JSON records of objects
☆ ☆ ☆ ☆

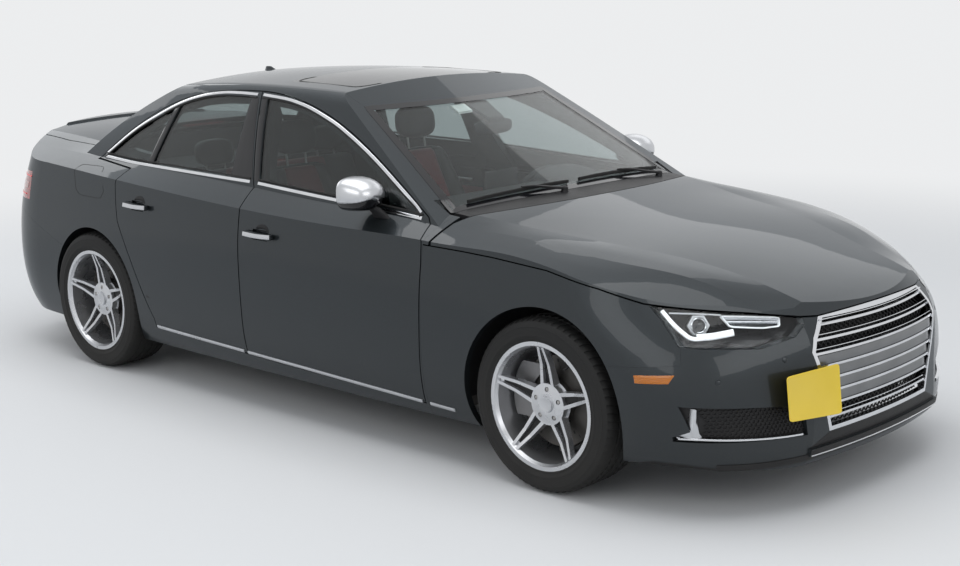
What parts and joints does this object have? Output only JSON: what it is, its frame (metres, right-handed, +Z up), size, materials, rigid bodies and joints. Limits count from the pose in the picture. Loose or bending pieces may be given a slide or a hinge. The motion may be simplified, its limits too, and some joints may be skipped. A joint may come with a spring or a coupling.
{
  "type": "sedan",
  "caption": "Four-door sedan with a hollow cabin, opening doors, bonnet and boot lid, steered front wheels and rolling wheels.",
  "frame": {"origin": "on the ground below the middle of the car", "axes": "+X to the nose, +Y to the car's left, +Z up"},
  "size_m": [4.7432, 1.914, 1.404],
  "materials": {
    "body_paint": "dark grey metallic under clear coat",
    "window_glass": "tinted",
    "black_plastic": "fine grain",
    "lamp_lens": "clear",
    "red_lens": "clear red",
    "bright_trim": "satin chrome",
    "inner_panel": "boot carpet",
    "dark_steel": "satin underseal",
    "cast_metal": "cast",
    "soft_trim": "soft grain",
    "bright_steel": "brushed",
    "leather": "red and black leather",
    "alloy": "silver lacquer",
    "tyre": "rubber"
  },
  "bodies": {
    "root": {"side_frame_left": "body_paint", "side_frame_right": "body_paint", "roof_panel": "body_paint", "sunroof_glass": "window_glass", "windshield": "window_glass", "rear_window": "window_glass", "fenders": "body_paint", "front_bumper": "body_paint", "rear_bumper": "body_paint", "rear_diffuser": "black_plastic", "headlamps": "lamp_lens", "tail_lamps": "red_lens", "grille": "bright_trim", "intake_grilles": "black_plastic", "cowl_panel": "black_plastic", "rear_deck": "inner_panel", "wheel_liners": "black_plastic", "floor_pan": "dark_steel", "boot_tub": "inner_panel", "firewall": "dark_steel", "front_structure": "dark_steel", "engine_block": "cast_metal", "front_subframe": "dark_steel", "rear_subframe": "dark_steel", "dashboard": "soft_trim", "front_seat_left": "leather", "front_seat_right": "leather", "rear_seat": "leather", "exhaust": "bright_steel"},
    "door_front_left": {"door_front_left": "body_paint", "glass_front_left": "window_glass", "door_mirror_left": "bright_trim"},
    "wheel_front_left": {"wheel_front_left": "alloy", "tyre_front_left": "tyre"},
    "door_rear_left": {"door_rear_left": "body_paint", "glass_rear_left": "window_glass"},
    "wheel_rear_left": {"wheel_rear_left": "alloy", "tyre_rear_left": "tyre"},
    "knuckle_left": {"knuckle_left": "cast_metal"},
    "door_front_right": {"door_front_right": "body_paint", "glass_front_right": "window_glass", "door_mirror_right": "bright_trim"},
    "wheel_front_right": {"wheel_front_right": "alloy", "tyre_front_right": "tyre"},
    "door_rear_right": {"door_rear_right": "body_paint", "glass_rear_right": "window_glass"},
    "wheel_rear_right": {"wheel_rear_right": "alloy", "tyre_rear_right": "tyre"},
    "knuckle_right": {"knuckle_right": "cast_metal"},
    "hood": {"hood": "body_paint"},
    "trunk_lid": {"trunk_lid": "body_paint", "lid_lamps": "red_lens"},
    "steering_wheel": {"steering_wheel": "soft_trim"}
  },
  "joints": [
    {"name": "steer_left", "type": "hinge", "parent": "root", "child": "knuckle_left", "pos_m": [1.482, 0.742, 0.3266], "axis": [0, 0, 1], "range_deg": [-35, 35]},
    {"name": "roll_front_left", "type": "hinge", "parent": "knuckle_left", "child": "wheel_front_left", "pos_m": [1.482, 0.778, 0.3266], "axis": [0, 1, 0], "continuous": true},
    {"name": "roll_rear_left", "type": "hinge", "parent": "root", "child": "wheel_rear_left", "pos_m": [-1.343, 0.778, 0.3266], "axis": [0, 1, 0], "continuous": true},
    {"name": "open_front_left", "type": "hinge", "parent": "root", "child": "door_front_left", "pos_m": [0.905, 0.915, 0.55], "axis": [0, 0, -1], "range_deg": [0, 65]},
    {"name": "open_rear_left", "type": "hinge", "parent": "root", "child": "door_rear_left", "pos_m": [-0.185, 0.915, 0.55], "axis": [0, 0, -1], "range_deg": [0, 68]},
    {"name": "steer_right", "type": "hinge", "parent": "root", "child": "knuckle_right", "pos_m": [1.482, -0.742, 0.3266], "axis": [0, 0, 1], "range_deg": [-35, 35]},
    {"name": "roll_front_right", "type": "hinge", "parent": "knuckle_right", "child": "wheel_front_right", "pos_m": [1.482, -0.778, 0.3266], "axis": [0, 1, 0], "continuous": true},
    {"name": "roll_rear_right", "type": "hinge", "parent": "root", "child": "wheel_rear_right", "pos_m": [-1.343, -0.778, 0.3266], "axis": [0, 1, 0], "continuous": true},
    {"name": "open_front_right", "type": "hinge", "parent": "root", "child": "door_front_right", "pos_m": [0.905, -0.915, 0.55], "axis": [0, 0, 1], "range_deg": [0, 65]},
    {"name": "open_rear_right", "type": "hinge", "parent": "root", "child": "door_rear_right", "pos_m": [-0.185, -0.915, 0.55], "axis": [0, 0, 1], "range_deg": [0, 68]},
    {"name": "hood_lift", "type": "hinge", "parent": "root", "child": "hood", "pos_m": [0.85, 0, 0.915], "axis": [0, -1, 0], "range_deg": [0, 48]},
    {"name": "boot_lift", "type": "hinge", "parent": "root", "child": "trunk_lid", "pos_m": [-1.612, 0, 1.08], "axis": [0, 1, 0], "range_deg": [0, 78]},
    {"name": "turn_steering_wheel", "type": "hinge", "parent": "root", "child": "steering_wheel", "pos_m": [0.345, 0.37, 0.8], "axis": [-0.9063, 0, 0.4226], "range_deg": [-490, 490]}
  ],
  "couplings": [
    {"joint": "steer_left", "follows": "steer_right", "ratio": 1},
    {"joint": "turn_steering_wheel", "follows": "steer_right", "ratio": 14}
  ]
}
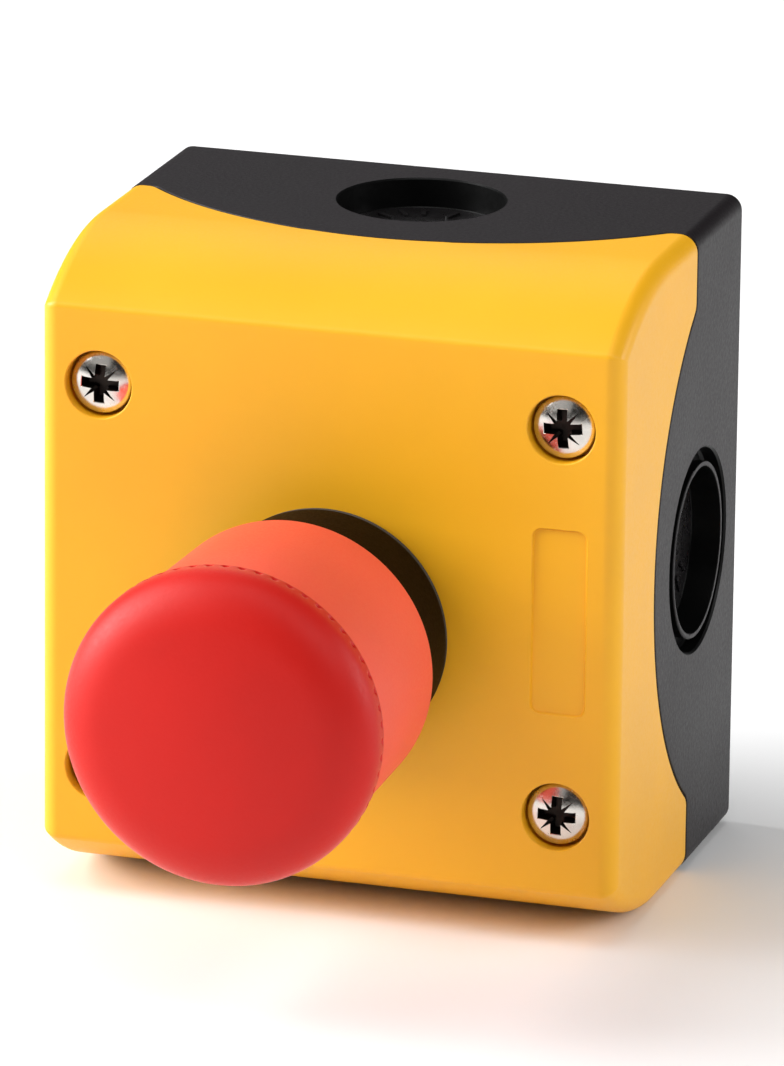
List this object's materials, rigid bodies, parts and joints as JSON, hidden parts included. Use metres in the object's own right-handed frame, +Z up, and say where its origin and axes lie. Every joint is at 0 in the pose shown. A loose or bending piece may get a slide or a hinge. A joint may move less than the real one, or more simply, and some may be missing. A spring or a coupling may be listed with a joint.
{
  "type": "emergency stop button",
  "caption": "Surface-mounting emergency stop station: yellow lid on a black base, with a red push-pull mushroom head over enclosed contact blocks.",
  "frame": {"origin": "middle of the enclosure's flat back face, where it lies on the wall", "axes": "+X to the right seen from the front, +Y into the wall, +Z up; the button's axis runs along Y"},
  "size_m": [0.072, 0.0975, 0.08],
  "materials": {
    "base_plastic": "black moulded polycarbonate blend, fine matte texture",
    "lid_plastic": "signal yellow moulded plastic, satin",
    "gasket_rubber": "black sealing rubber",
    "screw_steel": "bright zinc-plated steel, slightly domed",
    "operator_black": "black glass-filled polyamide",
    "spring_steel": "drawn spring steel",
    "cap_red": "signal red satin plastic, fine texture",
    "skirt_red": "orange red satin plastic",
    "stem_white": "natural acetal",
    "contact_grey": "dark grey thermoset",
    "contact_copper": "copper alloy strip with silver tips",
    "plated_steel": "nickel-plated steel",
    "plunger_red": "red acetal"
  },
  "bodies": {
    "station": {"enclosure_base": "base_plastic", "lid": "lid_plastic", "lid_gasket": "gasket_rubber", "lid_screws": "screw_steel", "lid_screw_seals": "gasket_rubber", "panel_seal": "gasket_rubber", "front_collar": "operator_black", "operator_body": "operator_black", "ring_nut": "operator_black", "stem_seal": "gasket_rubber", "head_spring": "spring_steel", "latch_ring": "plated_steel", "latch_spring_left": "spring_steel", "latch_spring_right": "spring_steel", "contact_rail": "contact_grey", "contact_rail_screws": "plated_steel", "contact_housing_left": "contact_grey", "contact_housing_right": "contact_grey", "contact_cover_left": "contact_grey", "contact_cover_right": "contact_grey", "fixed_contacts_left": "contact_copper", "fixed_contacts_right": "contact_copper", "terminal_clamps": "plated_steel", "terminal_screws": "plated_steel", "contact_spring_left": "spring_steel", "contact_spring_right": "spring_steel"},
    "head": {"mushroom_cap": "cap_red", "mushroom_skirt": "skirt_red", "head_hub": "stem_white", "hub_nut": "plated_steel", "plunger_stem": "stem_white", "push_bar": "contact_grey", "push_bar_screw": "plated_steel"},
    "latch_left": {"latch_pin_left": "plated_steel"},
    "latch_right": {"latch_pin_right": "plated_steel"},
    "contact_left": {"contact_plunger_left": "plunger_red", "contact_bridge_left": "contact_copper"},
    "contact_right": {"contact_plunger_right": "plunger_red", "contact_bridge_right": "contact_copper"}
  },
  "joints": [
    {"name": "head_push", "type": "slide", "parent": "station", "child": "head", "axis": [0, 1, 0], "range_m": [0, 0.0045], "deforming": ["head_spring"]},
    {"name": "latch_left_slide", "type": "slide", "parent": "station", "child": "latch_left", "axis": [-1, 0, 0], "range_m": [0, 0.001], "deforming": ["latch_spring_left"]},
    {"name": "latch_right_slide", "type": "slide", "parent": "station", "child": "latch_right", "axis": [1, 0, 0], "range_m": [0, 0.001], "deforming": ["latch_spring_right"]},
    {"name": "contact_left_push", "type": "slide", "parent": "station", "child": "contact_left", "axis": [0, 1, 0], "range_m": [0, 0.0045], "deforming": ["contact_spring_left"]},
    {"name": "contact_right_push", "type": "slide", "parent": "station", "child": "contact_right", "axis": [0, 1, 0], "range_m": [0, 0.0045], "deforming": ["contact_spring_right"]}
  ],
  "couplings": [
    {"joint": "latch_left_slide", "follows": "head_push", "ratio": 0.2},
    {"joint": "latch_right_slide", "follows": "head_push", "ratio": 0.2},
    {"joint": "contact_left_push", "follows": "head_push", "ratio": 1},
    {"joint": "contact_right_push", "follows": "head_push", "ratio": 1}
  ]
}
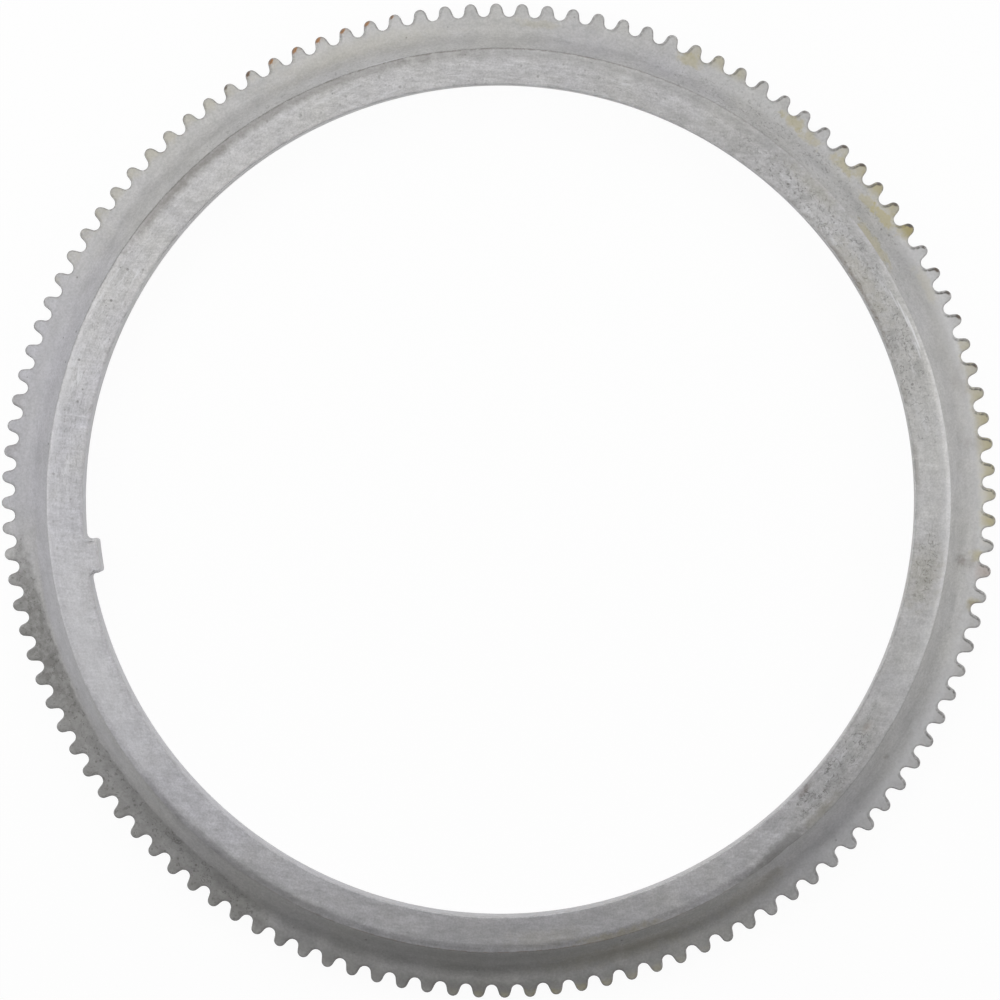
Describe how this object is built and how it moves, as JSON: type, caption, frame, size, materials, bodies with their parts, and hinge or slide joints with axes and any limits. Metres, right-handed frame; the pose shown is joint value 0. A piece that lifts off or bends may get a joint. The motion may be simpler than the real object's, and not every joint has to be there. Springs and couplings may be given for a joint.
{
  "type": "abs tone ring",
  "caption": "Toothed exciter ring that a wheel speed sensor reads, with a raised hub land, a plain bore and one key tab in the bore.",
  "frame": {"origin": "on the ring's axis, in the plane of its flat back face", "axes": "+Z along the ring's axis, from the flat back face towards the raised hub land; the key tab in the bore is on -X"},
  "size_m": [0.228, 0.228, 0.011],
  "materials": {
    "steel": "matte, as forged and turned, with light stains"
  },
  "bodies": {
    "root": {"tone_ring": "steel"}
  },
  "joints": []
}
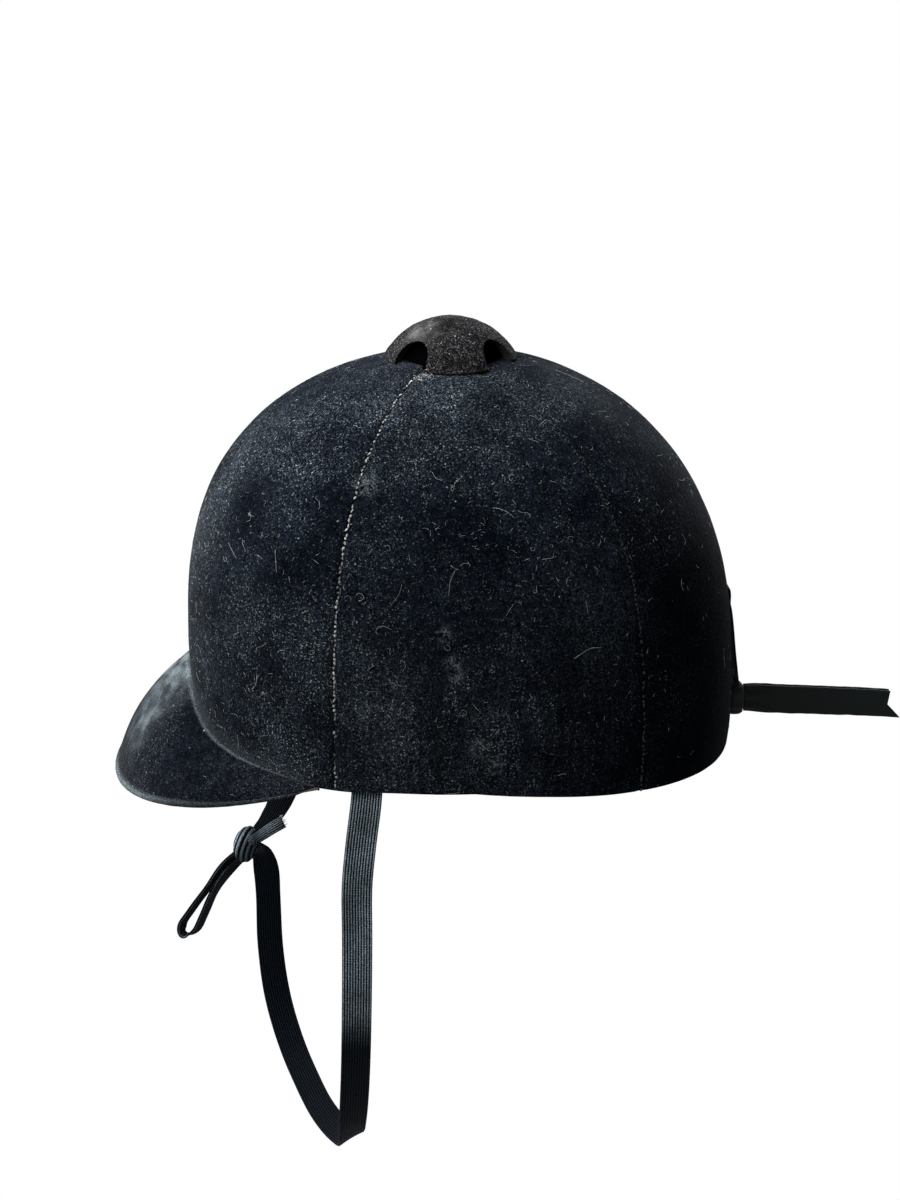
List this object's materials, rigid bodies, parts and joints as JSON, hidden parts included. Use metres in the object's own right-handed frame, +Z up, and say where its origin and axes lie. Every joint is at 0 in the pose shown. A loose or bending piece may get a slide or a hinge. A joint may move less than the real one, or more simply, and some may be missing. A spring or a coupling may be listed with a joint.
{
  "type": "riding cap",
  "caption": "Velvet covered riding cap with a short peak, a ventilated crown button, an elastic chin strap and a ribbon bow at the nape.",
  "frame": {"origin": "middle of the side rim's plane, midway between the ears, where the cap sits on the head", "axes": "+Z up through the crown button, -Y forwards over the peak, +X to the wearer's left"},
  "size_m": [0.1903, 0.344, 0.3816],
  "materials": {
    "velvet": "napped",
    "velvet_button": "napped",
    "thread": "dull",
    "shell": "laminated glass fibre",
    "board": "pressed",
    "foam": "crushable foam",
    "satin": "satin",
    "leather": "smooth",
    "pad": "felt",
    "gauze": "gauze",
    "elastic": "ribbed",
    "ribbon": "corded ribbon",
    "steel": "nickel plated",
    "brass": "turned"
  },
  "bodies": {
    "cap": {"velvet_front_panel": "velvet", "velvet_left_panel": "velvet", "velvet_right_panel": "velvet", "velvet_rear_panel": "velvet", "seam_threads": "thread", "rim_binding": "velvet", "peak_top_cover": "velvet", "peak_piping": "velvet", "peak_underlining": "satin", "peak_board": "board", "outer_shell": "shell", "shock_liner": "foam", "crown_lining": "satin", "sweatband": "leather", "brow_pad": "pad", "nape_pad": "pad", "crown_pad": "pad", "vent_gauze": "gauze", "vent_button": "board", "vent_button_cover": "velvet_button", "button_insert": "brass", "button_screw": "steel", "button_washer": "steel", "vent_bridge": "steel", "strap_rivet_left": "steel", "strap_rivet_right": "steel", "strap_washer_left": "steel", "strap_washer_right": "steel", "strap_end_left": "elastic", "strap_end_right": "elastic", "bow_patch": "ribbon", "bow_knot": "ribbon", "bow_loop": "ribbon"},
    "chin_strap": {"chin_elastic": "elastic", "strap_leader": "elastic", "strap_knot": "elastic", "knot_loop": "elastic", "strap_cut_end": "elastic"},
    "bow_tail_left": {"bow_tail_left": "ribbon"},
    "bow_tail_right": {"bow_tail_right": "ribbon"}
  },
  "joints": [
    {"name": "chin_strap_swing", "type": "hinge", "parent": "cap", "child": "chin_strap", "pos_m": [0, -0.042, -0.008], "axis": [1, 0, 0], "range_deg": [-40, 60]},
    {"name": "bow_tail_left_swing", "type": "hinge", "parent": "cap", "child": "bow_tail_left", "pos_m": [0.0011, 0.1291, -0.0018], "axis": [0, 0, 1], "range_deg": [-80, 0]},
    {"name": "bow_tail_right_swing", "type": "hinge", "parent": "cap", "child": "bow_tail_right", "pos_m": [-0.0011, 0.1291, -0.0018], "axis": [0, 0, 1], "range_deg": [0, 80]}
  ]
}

☆ ☆ ☆ ☆

From the entries above, select each line containing the string "that".

Describe how this object is built and how it moves, as JSON: type, caption, frame, size, materials, bodies with their parts, and hinge or slide joints with axes and any limits. Metres, right-handed frame; the pose shown is joint value 0. A piece that lifts off or bends may get a joint. The motion may be simpler than the real object's, and not every joint has to be there. Springs and couplings may be given for a joint.
  "caption": "Toothed exciter ring that a wheel speed sensor reads, with a raised hub land, a plain bore and one key tab in the bore.",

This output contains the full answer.